Hi All
This is my furst time posting on the boards. I was touched by the way the community helped wiccansamurai and thought perhaps I could recieve advice. A while back my best friend began dating this new gurl, jo. For no reason whatsoever I developed a crush on her. This wus sorta a furst crush fing. I... didnt realli like gurls in dat way before. I saw the ways love used to tear apart people and didnt realli want ne part of it. I eventually told my best friend about it, and he wus very supportive, then I told jo (while she wus going out wid my best friend). My friend wus very supportive, but jo jus ignored the subject and after a while dat wus it. So its present day and for no reason I still like her. My best friend has dumped her and is seeing someone else who he loves dearly. Jo loved him dearly and was torn apart by the breakup.... I've been a constant good friend to her and I think she thinks I dont hav feeling for her. But the problem is I do. My best friend wont support me ne more cos it brings bak bad memories of the breakup. I am afraid of telling her of my feelings because I almost definitely know she is in pining for my best friend and I am afraid our good friendship could be alienated.

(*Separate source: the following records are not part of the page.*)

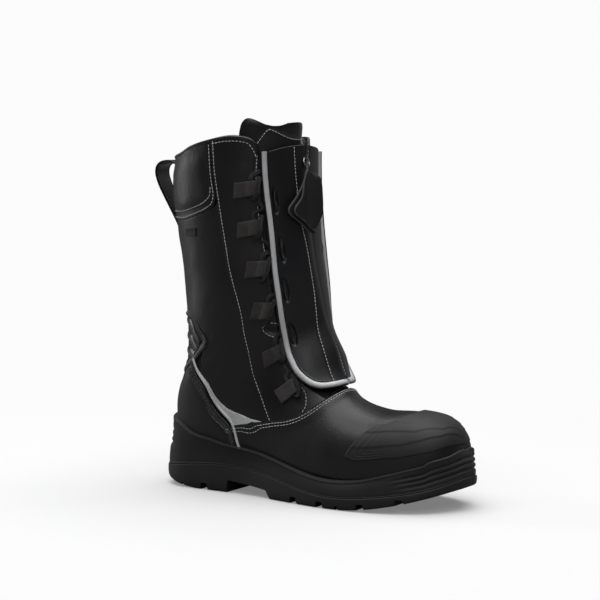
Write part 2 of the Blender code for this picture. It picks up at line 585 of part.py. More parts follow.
def make_sole():
    count = 27
    top_half = line(SOLE_TOP, 160)
    out, inn = (even(on_upper(top_half[:, 0], sign * top_half[:, 1], 4.2), count) for sign in (-1, 1))
    rim = np.vstack([out, inn[-2:0:-1]])
    inner = ring_at(count, 7.6, lambda x: inside(x) + .7)
    low = ring_at(count, 0.6, lambda x: parting(x) + .7)
    bulge = low * .45 + rim * .55
    middle = ring_at(count, 0.8, 0)
    bulge[:, :2] = bulge[:, :2] * .4 + middle[:, :2] * .6
    midsole = stack("midsole", [inner, low, bulge, rim], RUBBER)
    v = np.linspace(-1, 1, 29)[:-1]
    rows = np.array([.1, .5, 1, 1.5, 2, 2.6, 3.3, 4.5, 6, 7, 8, 9, 9.5, 9.9, 10.2, 10.5, 10.8, 11.2, 12])
    u = np.broadcast_to(rows[:, None], (len(rows), len(v)))
    grid = on_upper(u, np.broadcast_to(v, u.shape), 1.8).reshape(u.shape + (3,))
    nu, nv = u.shape
    faces = [[i * nv + j, (i + 1) * nv + j, (i + 1) * nv + (j + 1) % nv, i * nv + (j + 1) % nv]
             for i in range(nu - 1) for j in range(nv)]
    faces += [list(range(nv)), [(nu - 1) * nv + j for j in range(nv)]]
    cavity = add_mesh("upper_cavity", grid.reshape(-1, 3), faces, RUBBER, CUTTERS)
    pocket = patch("shank_pocket", SHANK_GRID, -1.5, 2.4, RUBBER, CUTTERS)
    for tool in (cavity, pocket):
        tool.display_type = "WIRE"
    cut(midsole, cavity, pocket)

    rings = [ring_at(count, 3.0, ground), ring_at(count, 0.0, lambda x: ground(x) + 2.2),
             ring_at(count, 0.0, parting), ring_at(count, 7.0, inside)]
    outsole = stack("outsole", rings, RUBBER)
    grooves = [box("waist_cut", (36, -70, -5), (90, 70, 8.5), CUTTERS)]
    for k, (x, width, deep) in enumerate(((-16, 4, 3), (10, 6, 5), (26, 3, 2.5), (118, 8, 6), (148, 8, 5.5),
                                          (166, 4, 3.5), (189, 8, 5), (223, 7, 5))):
        top = float(ground(x)) + deep
        grooves.append(box(f"groove_{k}", (x - width / 2, -70, -5), (x + width / 2, 70, top), CUTTERS))
    cut(outsole, *grooves)


# ---------------------------------------------------------------- build
clear_scene()
PARTS = collection("firefighting_boot")
CUTTERS = collection("cutters", hidden=True)
LEATHER_MAT = material("black_leather", (.012, .012, .015), .38)
SOFT_LEATHER = material("soft_leather", (.014, .014, .016), .5)
RUBBER = material("black_rubber", (.018, .018, .02), .65)
WEBBING = material("webbing", (.035, .032, .032), .85)
LACE = material("lace", (.01, .01, .011), .8)
LINING = material("lining_textile", (.06, .06, .065), .9)
REFLECTIVE = material("reflective_silver", (.62, .64, .66), .35, .3)
ZIP_MAT = material("zip_tape", (.012, .012, .013), .7)
BRASS = material("slider_metal", (.35, .34, .33), .3, 1.0)
STEEL = material("steel", (.5, .5, .52), .35, 1.0)
BOARD = material("fibre_board", (.32, .26, .2), .9)
FOAM = material("foam", (.15, .15, .16), .95)

SHANK_GRID = np.stack(np.meshgrid([6.0, 7.0, 8.0, 9.0, 9.4], 1 + np.array([-.05, 0, .05]), indexing="ij"), -1)

both_sides("facing", make_facing)
both_sides("quarter", make_quarter)
make_vamp()
patch("collar_patch", coons(around([(17.2, .495), (17.07, .607), (16.9, .70), (16.88, .85), (16.88, 1.0)]),
                            around([(u + .05, v + .002) for u, v in REAR_PATCH_FOOT[:-1]] + [(15.3, 1.0)]),
                            [(17.2, .495), (16.3, .481), (15.35, .462)],
                            [(17.2, 1.505), (16.3, 1.519), (15.35, 1.538)], 19, 4), -2.1, .4, SOFT_LEATHER)
patch("achilles_flex_panel", coons(around(FLEX_TOP), around([(11.85, .592), (11.74, .655), (11.78, .75), (11.8, 1.0)]),
                                   [(11.95, .585), (11.9, .588), (11.85, .592)],
                                   [(11.95, 1.415), (11.9, 1.412), (11.85, 1.408)], 15, 4, .2), .5, 2.0, SOFT_LEATHER)
patch("heel_counter", coons(around([(11.66, .66), (11.68, .75), (11.72, 1.0)]),
                            around([(8.5, .705), (9.1, .80), (9.7, .9), (9.9, 1.0)]),
                            [(11.66, .66), (11.2, .61), (10.74, .568), (10.2, .545), (9.7, .54), (9.25, .56),
                             (8.75, .61), (8.5, .705)],
                            [(11.66, 1.34), (11.2, 1.39), (10.74, 1.432), (10.2, 1.455), (9.7, 1.46), (9.25, 1.44),
                             (8.75, 1.39), (8.5, 1.295)], 15, 12, .2), -2.1, .3, RUBBER)
top, foot = line(TOE_GUARD_TOP, 10), line(TOE_GUARD_FOOT, 10)
grid = np.stack([np.vstack([top * (1, -1), top[::-1][1:]]), np.vstack([foot * (1, -1), foot[::-1][1:]])], 1)
grid = np.stack([grid[:, 0] * (1 - t) + grid[:, 1] * t for t in (0, .2, .4, .6, .8, 1)], 1)
patch("toe_guard", grid, 1.2, 2.7, RUBBER)


def make_reflector(name, sign):
    upper = [(11.45, .628), (10.74, .546), (10.02, .507), (9.28, .498), (8.66, .474)]
    lower = [(11.40, .634), (10.66, .553), (9.95, .533), (9.38, .532), (8.74, .487)]
    patch(name, ruled(side(upper, sign), side(lower, sign), 9, 3), .5, 1.0, REFLECTIVE)


def make_heel_piping(name, sign):
    run = line(side([(11.66, .655), (11.25, .60), (10.74, .556), (10.2, .534), (9.7, .530), (9.2, .550),
                     (8.75, .588)], sign), 14)
    tube(name, on_upper(run[:, 0], run[:, 1], 2.5), 1.35, REFLECTIVE, 8)


both_sides("heel_reflector", make_reflector)
both_sides("heel_piping", make_heel_piping)
both_sides("zip_panel", make_panel)
both_sides("panel_piping", make_piping)
both_sides("zip_tape", make_tape)
make_slider()
make_pull()
sweep_front("zip_bottom_stop", [(-3.4, -1.6), (3.4, -1.6), (3.4, 1.0), (-3.4, 1.0)], TAPE_LOW - .3, TAPE_LOW - .9, 2,
            BRASS)
for number, centre in enumerate(LOOPS, 1):
    make_loop(f"lace_loop_lateral_{number}", centre, -1)
    make_loop(f"lace_loop_medial_{number}", centre, 1)
both_sides("lace", make_lace)
make_bootie()
make_pull_loop()

# Pieces between the leather and the bootie
rows = np.array([7.3, 8, 9, 10, 11, 12, 13, 14, 15, 16, 17, 17.75, 18.0])
width = np.array([.22, .25, .28, .30, .31, .31, .31, .31, .31, .31, .31, .29, .24])
grid = np.stack([np.broadcast_to(rows[:, None], (13, 9)), width[:, None] * np.linspace(-1, 1, 9)[None]], -1)
patch("tongue", grid, *BACKING, SOFT_LEATHER)
grid = np.stack(np.meshgrid([.9, 1.3, 1.8, 2.4, 3.1, 4, 4.7], np.linspace(-.72, .72, 17), indexing="ij"), -1)
patch("toe_cap", grid, -4.4, -3.3, STEEL)
patch("heel_stiffener", coons(around([(11.3, .68), (11.35, .8), (11.4, 1.0)]),
                              around([(9.0, .72), (9.4, .8), (9.8, .88), (9.95, 1.0)]),
                              [(11.3, .68), (10.2, .64), (9.0, .72)], [(11.3, 1.32), (10.2, 1.36), (9.0, 1.28)],
                              13, 9), *BACKING, BOARD)
for name, sign in (("ankle_pad_lateral", -1), ("ankle_pad_medial", 1)):
    grid = coons(side([(12.4, .44), (11.0, .42), (9.9, .45)], sign), side([(12.5, .62), (11.5, .60), (10.6, .56)], sign),
                 side([(12.4, .44), (12.6, .53), (12.5, .62)], sign), side([(9.9, .45), (10.1, .52), (10.6, .56)], sign),
                 7, 5)
    patch(name, grid, *BACKING, FOAM)

# Pieces under the foot
grid = np.stack(np.meshgrid([1.6, 2.5, 3.5, 4.5, 5.5, 6.5, 7.5, 8.5, 9.3], 1 + np.linspace(-.19, .19, 7),
                            indexing="ij"), -1)
patch("insole_board", grid, *BACKING, BOARD)
patch("footbed", np.stack([grid[..., 0], 1 + (grid[..., 1] - 1) * .85], -1), -12.0, -8.4, FOAM)
patch("puncture_plate", np.stack([grid[..., 0], 1 + (grid[..., 1] - 1) * .88], -1), -2.1, -1.3, STEEL)
grid = SHANK_GRID.copy()
patch("shank", np.stack([grid[..., 0] * .96 + .3, 1 + (grid[..., 1] - 1) * .85], -1), -.9, 1.9, STEEL)
patch("side_tag", np.stack(np.meshgrid([14.42, 14.80], [-.65, -.62, -.59], indexing="ij"), -1), GAP, 1.1, LEATHER_MAT)
make_sole()

# Pivots: each moving piece has its origin on its joint's axis
pivot = {"zip_slider": Vector((ARC_X, 0, ARC_Z)) * MM}
foot_point = Vector(front(FLAP_FOOT, 0, 0)) * MM
for name in ("zip_panel", "panel_piping", "zip_tape"):
    for where in ("_lateral", "_medial"):
        pivot[name + where] = foot_point
for name in ("pull_ring", "pull_tab"):
    pivot[name] = Vector(front(ZIP_TOP, 0, 5.6)) * MM
for name, point in pivot.items():
    made[name].data.transform(Matrix.Translation(-point))
    made[name].location = point
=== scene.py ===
"""Looks of the firefighting boot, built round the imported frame.

Tables are in millimetres in the frame's own axes (+X toe, +Y inner side, +Z up). The sole's box in the
frame sets their scale and place. The upper is one smooth surface with coordinates (u, v), as in the part.
"""
import math

import bmesh
import bpy
import numpy as np
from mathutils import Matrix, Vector, noise


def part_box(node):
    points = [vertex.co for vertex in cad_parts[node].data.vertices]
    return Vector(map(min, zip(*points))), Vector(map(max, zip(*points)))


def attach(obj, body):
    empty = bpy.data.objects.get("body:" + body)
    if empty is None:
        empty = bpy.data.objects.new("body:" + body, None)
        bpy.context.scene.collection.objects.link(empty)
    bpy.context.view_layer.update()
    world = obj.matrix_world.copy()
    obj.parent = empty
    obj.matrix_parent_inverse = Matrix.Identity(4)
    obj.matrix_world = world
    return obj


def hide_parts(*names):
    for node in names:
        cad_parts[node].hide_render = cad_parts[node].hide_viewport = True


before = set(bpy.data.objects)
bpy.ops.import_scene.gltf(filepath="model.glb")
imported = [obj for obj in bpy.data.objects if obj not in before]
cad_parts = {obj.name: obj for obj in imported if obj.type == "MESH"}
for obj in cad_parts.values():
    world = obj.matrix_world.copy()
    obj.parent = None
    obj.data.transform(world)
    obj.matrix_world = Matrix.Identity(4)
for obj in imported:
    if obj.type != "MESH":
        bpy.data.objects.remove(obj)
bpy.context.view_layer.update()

SOLE_BACK, SOLE_LENGTH = -50.0, 319.0
sole_low, sole_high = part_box("outsole")
UNIT = (sole_high.x - sole_low.x) / SOLE_LENGTH
ORIGIN = np.array([sole_low.x - SOLE_BACK * UNIT, 0.0, sole_low.z])

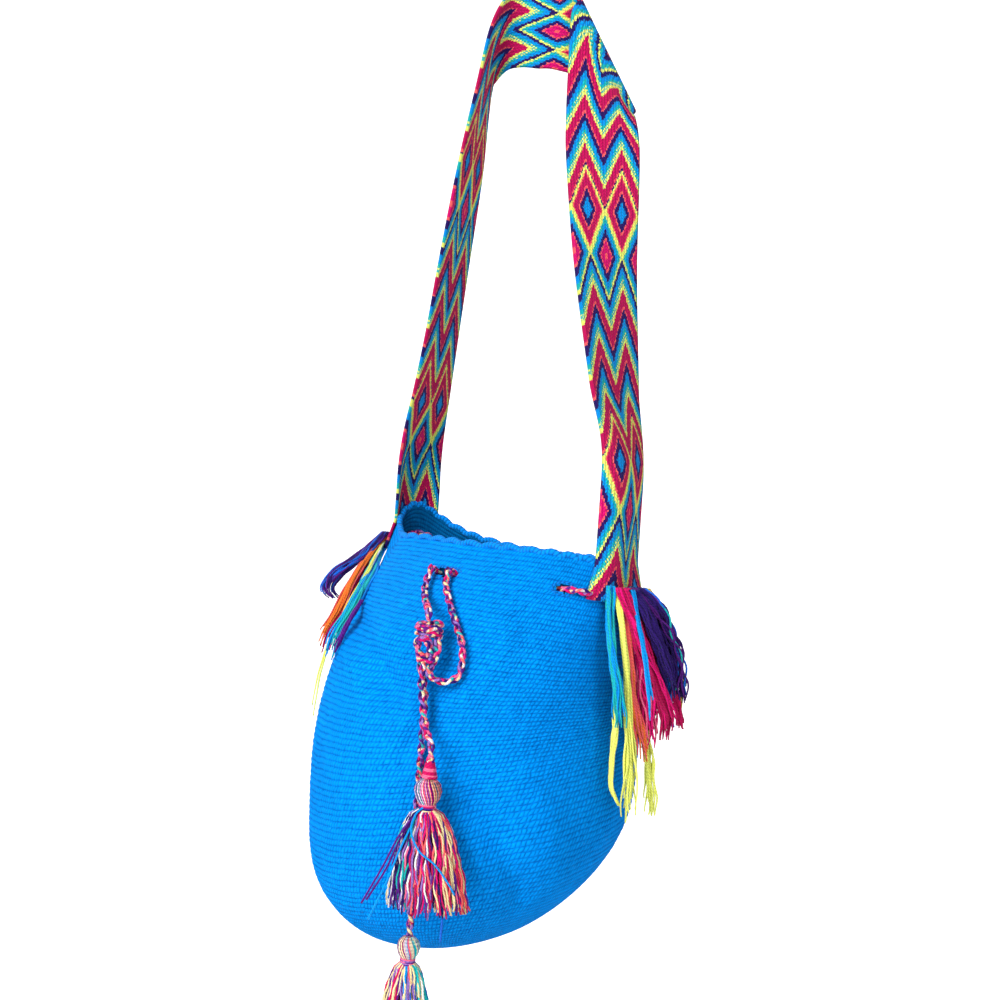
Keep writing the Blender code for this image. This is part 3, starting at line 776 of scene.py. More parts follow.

On top of all of dat.... My parents r strict followers of the islamic faith and its like a rule dat im not allowed to date gurls for sum reason etc etc Also she is of the jewish faith, which I kno wnt go down well wid dem. God, I love her, but i dont know what to do. I am afraid that the answer is staring me straight in the face, but it is too much for me to handle.
Sorri for the long post, thank u for ur replies, if any.